Legal History Library is a peer-reviewed book series on the history of law. The series includes the subseries Studies in the History of International Law and Studies in the History of Private Law. Both subseries have independent editorial teams.

Studies in the History of International Law publishes books on the history of international law in the broadest possible sense, without any restrictions in terms of geography or chronology. The series includes studies on the law governing relations between independent body politics, from whatever denomination or civilization. It does not reduce the field to the study of the antecedents, the emergence and evolution of international law as it was formed from the Late Middle Ages onwards in Western Europe. Studies in the History of International Law is edited by Randall Lesaffer. More information can be found on the series website.

Studies in the History of Private Law is a book series on the history of private law in the broadest sense. It focuses on the history of the two major families of private law in the world, European and Anglo-American private law. The history of civil procedure is expressly included in the series. There is no restriction in terms of chronology or geography as long as the particular object studied finds its origin in these two families. Studies in the History of Private Law is edited by Remco van Rhee, Dirk Heirbaut and Matthew C. Mirow.
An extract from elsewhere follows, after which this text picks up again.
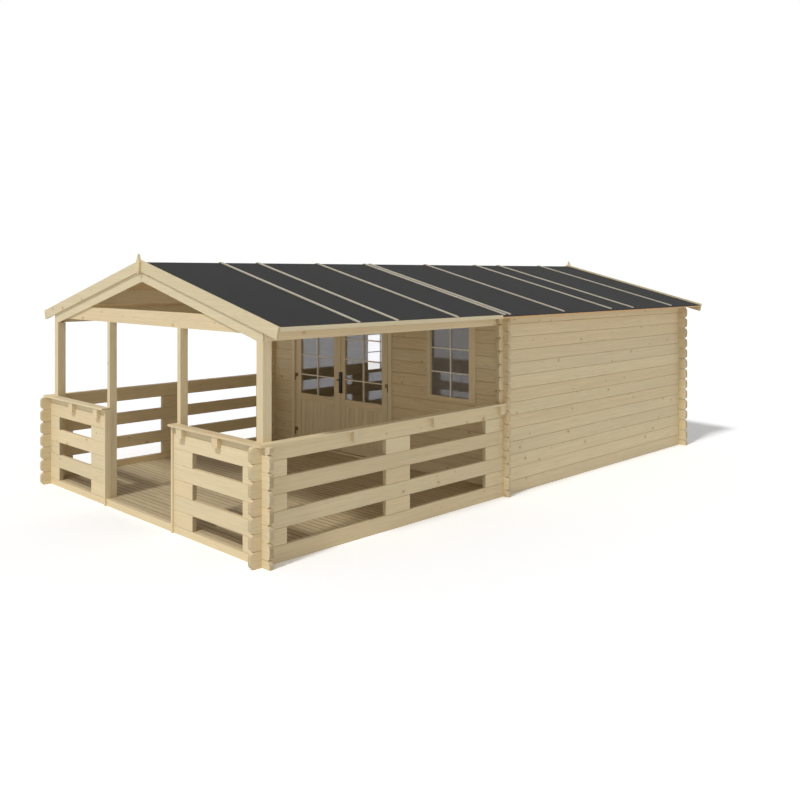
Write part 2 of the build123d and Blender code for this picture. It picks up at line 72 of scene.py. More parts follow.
# ---- shader maths
class Signal:
    """A socket that carries one number. Python's arithmetic on it adds Math nodes."""

    def __init__(self, sheet: "NodeSheet", socket: Socket) -> None:
        """Wraps a socket.

        Args:
            sheet: the sheet that the socket belongs to.
            socket: the output socket to wrap.
        """
        self.sheet = sheet
        self.socket = socket

    def __add__(self, other: Term) -> "Signal":
        """Adds."""
        return self.sheet.math("ADD", self, other)

    __radd__ = __add__

    def __sub__(self, other: Term) -> "Signal":
        """Takes other away."""
        return self.sheet.math("SUBTRACT", self, other)

    def __rsub__(self, other: Term) -> "Signal":
        """Takes this away from other."""
        return self.sheet.math("SUBTRACT", other, self)

    def __mul__(self, other: Term) -> "Signal":
        """Multiplies."""
        return self.sheet.math("MULTIPLY", self, other)

    def __truediv__(self, other: Term) -> "Signal":
        """Divides by other."""
        return self.sheet.math("DIVIDE", self, other)

    def __pow__(self, other: Term) -> "Signal":
        """Raises to a power."""
        return self.sheet.math("POWER", self, other)

    def __abs__(self) -> "Signal":
        """Gives the size without its sign."""
        return self.sheet.math("ABSOLUTE", self)

    def floor(self) -> "Signal":
        """Rounds down."""
        return self.sheet.math("FLOOR", self)

    def sine(self) -> "Signal":
        """Gives the sine."""
        return self.sheet.math("SINE", self)

    def over(self, edge: Term) -> "Signal":
        """Gives 1 where this is above an edge, and 0 elsewhere."""
        return self.sheet.math("GREATER_THAN", self, edge)

    def rise(self, low: Term, high: Term) -> "Signal":
        """Rises smoothly from 0 at low to 1 at high.

        Args:
            low: where the rise starts.
            high: where it ends.

        Returns:
            The eased value.
        """
        node = self.sheet.add(
            "ShaderNodeMapRange",
            {"interpolation_type": "SMOOTHSTEP"},
            {"Value": self, "From Min": low, "From Max": high},
        )
        return Signal(self.sheet, node.outputs["Result"])


class NodeSheet:
    """A node tree under construction: nodes and links are added through it."""

    def __init__(self, owner: "bpy.types.Material | bpy.types.World") -> None:
        """Empties the owner's tree.

        Args:
            owner: the material or world that the tree belongs to.
        """
        owner.use_nodes = True
        self.tree = owner.node_tree
        self.tree.nodes.clear()
        self.place = self.add("ShaderNodeTexCoord", {}, {})

    def add(self, kind: str, settings: dict, inputs: dict) -> bpy.types.Node:
        """Adds a node.

        Args:
            kind: the node's type.
            settings: properties, set before any input.
            inputs: values, signals or sockets, by input name or number.

        Returns:
            The new node.
        """
        node = self.tree.nodes.new(kind)
        for name, value in settings.items():
            setattr(node, name, value)
        for name, value in inputs.items():
            if isinstance(value, Signal):
                self.tree.links.new(value.socket, node.inputs[name])
            elif isinstance(value, Socket):
                self.tree.links.new(value, node.inputs[name])
            else:
                node.inputs[name].default_value = value
        return node

    def math(self, operation: str, *terms: Term) -> Signal:
        """Adds a Math node on one, two or three terms."""
        node = self.add("ShaderNodeMath", {"operation": operation}, dict(enumerate(terms)))
        return Signal(self, node.outputs[0])

    def parts(self, vector: Socket) -> list[Signal]:
        """Splits a vector into its three numbers."""
        node = self.add("ShaderNodeSeparateXYZ", {}, {0: vector})
        return [Signal(self, socket) for socket in node.outputs]

    def vector(self, x: Term, y: Term, z: Term) -> Socket:
        """Joins three numbers into a vector."""
        return self.add("ShaderNodeCombineXYZ", {}, {0: x, 1: y, 2: z}).outputs[0]

    def noise(self, where: Socket, detail: float, rough: float = 0.5) -> Signal:
        """Gives cloudy noise around 0.5 at unit scale.

        Args:
            where: coordinates, already scaled.
            detail: how many finer layers are added.
            rough: how strong each finer layer is.

        Returns:
            The noise.
        """
        inputs = {"Vector": where, "Scale": 1.0, "Detail": detail, "Roughness": rough}
        return Signal(self, self.add("ShaderNodeTexNoise", {}, inputs).outputs["Fac"])

    def mix(
        self,
        share: Term,
        first: "Socket | Colour",
        second: "Socket | Colour",
        how: str = "MIX",
    ) -> Socket:
        """Blends two colours.

        Args:
            share: how much of the second shows.
            first: the first colour.
            second: the second colour.
            how: the Mix node's blend type.

        Returns:
            The blended colour.
        """
        colours = [c if isinstance(c, Socket) else (*c, 1.0) for c in (first, second)]
        settings = {"data_type": "RGBA", "blend_type": how, "clamp_factor": True}
        node = self.add("ShaderNodeMix", settings, {0: share, 6: colours[0], 7: colours[1]})
        return node.outputs[2]

    def grey(self, level: Signal) -> Socket:
        """Turns a number into a grey colour."""
        return self.add("ShaderNodeCombineColor", {}, {0: level, 1: level, 2: level}).outputs[0]

    def bump(self, height: Signal, depth: float) -> Socket:
        """Turns a height from 0 to 1 into a bumped normal, depth metres deep."""
        inputs = {"Strength": 1.0, "Distance": depth, "Height": height}
        return self.add("ShaderNodeBump", {}, inputs).outputs[0]

    def seen(self) -> Signal:
        """Gives 1 on rays that the camera sees straight, in a mirror or through glass."""
        rays = self.add("ShaderNodeLightPath", {}, {}).outputs
        camera, glossy, through = (
            Signal(self, rays[f"Is {kind} Ray"]) for kind in ("Camera", "Glossy", "Transmission")
        )
        return self.math("MAXIMUM", self.math("MAXIMUM", camera, glossy), through)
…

More information can be found on the series website.

Authors are cordially invited to submit proposals and/or full manuscripts to the series editors or the publisher at BRILL, Wendel Scholma.

Brill Open offers you the choice to make your research freely accessible online in exchange for a Publication Charge. This can be by choice or to comply with funding mandates or university requirements. Brill offers various options of Open Access; for more information please go to the Brill Open webpage.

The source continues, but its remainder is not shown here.